> _Short problem_
The listing below contains a span that opens with the line containing "for name, sign" and closes with the line containing "cad_parts[obj.name] = obj". Return that span exactly.

> _Recorded data_
»»

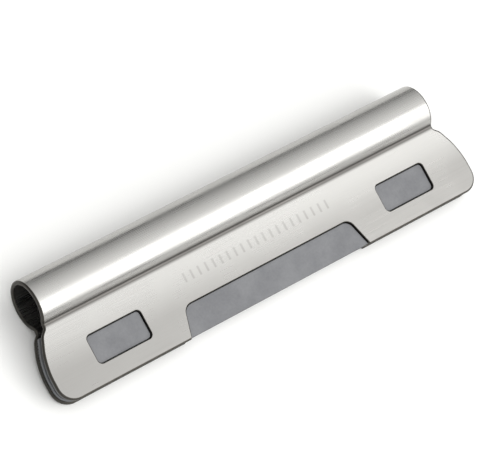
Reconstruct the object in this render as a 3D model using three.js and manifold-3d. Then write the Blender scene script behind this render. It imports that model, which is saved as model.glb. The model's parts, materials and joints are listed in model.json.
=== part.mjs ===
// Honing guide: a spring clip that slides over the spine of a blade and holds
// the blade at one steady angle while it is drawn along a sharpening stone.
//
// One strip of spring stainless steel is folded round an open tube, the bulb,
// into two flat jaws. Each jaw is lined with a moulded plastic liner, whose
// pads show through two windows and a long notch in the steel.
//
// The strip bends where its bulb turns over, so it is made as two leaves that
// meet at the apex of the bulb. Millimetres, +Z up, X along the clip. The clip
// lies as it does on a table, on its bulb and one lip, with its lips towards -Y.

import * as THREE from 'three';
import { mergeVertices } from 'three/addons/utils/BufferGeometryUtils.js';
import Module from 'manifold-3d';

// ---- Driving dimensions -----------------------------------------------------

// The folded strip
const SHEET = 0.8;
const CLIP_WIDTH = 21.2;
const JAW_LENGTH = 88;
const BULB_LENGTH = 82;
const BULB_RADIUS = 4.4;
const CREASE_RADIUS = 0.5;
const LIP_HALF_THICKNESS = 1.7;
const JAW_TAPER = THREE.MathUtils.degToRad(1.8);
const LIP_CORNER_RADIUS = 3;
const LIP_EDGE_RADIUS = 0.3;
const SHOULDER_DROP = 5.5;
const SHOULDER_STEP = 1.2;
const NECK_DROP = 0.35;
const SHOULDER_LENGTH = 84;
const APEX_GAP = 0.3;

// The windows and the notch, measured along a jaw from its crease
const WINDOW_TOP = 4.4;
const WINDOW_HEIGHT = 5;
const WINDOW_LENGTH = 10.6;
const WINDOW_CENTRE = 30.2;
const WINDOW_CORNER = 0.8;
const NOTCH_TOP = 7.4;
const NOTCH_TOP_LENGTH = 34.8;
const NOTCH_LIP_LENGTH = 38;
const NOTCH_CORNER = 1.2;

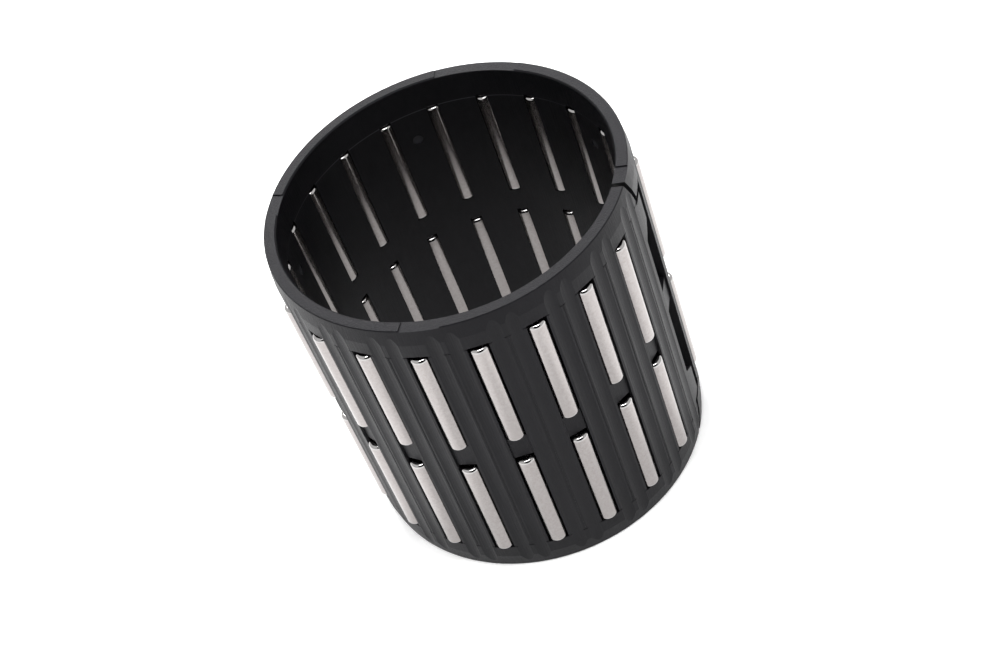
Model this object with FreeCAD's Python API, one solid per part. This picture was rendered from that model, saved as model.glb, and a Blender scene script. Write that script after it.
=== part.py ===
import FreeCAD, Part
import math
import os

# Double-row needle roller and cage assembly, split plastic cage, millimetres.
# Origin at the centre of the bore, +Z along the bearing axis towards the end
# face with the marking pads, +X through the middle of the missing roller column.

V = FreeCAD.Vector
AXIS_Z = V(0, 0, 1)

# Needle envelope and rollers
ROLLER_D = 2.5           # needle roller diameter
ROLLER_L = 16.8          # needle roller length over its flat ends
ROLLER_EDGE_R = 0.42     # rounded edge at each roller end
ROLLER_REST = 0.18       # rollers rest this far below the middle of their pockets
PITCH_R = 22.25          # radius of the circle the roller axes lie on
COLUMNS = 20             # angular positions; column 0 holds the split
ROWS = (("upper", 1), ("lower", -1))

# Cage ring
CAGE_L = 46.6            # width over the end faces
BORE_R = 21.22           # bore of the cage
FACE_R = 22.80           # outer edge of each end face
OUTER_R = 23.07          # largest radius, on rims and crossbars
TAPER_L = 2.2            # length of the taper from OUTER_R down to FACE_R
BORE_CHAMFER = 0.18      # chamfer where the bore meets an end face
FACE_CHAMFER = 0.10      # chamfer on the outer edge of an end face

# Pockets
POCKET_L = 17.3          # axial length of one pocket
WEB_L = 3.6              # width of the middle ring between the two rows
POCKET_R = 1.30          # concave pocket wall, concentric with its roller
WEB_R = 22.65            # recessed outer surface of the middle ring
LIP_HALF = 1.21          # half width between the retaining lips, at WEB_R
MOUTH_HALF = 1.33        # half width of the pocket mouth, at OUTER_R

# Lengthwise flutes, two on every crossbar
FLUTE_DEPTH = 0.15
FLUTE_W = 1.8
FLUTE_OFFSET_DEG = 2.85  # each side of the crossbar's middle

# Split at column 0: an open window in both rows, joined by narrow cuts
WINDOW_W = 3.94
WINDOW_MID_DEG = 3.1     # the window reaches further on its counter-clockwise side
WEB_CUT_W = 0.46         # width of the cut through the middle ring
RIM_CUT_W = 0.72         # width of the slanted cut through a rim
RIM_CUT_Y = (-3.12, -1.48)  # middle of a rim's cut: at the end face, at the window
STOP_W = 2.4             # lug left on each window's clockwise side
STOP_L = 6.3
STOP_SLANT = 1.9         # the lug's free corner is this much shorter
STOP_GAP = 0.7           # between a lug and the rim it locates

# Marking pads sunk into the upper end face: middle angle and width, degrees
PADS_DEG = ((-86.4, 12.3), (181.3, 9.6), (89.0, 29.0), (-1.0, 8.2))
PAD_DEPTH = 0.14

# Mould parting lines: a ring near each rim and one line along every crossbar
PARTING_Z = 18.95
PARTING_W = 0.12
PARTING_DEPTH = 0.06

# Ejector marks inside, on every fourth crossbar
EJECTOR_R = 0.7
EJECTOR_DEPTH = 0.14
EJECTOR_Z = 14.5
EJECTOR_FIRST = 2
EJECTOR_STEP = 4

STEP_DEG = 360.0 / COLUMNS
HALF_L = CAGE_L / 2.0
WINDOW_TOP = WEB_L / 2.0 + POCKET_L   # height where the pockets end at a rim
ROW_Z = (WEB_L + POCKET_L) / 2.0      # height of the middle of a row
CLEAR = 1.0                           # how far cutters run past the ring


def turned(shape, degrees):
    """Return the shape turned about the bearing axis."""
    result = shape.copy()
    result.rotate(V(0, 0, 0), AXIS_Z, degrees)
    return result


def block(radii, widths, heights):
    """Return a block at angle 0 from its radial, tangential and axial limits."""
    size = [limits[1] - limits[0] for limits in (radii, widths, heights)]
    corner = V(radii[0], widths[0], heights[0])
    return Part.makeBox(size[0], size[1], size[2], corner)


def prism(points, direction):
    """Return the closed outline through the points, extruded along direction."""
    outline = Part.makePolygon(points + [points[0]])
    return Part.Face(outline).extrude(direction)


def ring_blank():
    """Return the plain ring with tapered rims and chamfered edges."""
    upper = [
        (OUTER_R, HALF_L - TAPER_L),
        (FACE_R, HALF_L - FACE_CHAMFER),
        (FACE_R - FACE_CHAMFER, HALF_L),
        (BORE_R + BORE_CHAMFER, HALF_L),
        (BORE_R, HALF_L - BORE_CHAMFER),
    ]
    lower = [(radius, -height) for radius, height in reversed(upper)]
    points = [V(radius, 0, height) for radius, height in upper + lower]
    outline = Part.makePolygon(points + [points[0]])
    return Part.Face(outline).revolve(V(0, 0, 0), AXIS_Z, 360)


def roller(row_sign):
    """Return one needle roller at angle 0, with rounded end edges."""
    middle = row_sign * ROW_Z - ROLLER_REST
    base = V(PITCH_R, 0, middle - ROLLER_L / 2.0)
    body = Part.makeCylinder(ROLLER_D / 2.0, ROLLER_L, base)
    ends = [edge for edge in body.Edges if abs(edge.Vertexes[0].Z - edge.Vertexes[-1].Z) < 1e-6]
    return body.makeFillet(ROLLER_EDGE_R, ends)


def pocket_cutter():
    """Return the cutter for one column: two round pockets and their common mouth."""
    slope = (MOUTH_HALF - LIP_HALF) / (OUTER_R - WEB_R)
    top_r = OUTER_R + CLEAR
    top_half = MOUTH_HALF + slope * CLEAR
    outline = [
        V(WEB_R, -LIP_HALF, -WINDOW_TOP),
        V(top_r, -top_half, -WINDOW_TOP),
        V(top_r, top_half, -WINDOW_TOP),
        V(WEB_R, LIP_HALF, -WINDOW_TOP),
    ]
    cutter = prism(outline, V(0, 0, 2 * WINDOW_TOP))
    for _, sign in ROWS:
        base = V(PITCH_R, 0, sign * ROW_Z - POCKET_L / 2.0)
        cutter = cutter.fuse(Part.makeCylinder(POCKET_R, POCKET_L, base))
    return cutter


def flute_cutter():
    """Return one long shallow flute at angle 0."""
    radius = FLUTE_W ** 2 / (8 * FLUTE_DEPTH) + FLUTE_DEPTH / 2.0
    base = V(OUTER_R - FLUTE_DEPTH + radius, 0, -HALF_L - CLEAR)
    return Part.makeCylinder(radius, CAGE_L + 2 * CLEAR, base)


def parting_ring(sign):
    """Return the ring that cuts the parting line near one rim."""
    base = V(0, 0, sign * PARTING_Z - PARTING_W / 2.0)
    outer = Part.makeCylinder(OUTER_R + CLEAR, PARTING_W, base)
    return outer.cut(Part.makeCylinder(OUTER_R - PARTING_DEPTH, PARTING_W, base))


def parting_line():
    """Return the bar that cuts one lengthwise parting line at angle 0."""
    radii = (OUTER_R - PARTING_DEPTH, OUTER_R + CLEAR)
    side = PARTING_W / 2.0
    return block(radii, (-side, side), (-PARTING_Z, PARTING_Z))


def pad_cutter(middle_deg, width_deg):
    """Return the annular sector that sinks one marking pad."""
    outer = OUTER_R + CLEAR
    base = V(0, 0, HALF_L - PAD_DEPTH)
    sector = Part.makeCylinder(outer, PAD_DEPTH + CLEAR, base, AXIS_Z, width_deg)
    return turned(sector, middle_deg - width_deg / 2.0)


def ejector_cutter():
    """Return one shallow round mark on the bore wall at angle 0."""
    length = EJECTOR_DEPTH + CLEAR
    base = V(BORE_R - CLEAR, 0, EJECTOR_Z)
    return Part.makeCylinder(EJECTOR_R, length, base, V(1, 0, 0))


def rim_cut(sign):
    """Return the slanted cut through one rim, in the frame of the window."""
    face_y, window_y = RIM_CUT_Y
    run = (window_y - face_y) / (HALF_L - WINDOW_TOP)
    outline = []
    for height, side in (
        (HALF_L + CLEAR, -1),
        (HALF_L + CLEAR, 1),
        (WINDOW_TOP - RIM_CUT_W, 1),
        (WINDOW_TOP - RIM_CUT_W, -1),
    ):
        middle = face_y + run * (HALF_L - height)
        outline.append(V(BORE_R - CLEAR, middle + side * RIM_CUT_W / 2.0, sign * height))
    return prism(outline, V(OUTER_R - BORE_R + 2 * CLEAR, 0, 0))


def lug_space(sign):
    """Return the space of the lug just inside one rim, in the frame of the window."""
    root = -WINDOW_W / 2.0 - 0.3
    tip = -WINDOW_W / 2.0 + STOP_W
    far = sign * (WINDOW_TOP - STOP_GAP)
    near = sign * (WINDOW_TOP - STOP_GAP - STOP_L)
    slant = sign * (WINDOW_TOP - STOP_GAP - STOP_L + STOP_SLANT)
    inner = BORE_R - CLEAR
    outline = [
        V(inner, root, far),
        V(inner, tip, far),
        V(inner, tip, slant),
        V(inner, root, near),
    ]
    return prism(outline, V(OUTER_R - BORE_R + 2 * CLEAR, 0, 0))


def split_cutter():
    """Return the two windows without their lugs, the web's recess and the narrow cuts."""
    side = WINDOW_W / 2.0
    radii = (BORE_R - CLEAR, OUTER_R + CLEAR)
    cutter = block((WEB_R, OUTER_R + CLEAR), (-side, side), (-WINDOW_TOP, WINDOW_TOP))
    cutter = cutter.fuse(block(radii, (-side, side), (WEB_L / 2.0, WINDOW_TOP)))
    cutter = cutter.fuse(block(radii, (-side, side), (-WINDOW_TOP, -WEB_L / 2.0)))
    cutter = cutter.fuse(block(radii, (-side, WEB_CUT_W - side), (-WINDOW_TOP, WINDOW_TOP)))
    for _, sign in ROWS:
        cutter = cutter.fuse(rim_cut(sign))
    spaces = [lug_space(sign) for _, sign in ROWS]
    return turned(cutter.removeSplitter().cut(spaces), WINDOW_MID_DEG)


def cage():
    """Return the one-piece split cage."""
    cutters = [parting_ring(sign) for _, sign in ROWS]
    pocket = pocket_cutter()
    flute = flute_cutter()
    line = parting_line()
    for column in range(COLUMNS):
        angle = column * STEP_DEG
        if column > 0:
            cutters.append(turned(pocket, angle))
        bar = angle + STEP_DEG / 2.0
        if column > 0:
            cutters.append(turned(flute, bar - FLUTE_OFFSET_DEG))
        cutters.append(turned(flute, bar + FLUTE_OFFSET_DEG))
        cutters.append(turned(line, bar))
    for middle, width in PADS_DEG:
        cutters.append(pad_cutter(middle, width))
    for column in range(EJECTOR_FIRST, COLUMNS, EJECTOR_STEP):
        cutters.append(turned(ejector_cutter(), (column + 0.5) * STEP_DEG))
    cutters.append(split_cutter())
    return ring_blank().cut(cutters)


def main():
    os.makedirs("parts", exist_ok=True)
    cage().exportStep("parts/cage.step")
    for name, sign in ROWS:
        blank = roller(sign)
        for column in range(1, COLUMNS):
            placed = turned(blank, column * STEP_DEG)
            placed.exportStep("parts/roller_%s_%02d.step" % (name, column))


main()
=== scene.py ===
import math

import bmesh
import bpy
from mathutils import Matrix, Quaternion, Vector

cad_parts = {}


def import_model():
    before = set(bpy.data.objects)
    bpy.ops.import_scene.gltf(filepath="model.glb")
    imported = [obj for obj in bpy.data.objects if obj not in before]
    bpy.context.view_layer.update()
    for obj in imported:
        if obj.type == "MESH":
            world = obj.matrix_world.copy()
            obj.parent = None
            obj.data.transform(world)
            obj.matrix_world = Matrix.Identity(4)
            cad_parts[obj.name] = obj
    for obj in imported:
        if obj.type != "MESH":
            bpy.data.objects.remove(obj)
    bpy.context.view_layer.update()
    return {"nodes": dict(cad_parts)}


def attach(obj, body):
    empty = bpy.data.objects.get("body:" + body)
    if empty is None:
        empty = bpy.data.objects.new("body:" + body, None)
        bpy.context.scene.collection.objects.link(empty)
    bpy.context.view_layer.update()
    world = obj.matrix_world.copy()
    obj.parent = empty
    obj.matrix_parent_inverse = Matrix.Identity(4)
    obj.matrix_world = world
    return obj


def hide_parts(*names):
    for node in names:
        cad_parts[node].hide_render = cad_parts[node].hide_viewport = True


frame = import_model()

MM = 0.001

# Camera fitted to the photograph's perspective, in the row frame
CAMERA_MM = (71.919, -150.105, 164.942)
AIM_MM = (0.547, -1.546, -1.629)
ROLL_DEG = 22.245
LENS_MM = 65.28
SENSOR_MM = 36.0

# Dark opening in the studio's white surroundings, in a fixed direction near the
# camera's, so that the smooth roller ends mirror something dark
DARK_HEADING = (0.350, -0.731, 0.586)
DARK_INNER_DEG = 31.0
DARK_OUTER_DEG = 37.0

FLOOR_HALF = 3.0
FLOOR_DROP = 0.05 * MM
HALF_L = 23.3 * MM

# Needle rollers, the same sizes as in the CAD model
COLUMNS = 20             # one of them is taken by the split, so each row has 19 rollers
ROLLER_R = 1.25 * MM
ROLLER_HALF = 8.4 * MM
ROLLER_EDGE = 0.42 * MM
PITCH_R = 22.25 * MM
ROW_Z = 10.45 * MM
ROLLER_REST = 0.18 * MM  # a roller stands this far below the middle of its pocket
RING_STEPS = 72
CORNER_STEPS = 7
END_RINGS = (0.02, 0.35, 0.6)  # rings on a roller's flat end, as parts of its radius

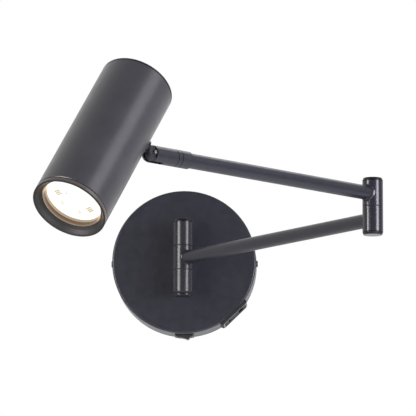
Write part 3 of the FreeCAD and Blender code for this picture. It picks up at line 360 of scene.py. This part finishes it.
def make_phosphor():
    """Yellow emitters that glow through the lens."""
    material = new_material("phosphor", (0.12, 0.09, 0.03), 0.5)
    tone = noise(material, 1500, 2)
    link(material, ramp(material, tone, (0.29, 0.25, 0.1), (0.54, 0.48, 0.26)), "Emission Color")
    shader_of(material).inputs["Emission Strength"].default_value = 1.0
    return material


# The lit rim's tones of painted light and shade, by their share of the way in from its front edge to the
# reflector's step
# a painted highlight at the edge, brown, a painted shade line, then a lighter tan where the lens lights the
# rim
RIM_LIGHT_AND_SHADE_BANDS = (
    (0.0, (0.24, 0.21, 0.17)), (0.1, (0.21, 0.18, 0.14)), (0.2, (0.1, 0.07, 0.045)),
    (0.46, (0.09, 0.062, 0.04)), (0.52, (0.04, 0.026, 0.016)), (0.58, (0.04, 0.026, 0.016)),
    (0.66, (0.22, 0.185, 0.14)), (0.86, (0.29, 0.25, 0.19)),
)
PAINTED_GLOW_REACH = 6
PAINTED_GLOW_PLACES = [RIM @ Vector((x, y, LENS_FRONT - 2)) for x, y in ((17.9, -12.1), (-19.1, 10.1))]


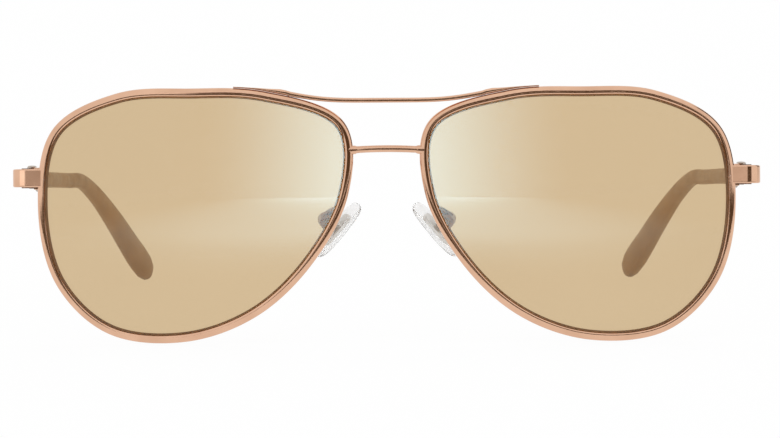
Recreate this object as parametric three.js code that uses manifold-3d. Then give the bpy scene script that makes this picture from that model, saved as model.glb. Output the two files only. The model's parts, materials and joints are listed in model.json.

««

> _Result_
    for name, sign in ROWS:
        blank = roller(sign)
        for column in range(1, COLUMNS):
            placed = turned(blank, column * STEP_DEG)
            placed.exportStep("parts/roller_%s_%02d.step" % (name, column))


main()
=== scene.py ===
import math

import bmesh
import bpy
from mathutils import Matrix, Quaternion, Vector

cad_parts = {}


def import_model():
    before = set(bpy.data.objects)
    bpy.ops.import_scene.gltf(filepath="model.glb")
    imported = [obj for obj in bpy.data.objects if obj not in before]
    bpy.context.view_layer.update()
    for obj in imported:
        if obj.type == "MESH":
            world = obj.matrix_world.copy()
            obj.parent = None
            obj.data.transform(world)
            obj.matrix_world = Matrix.Identity(4)
            cad_parts[obj.name] = obj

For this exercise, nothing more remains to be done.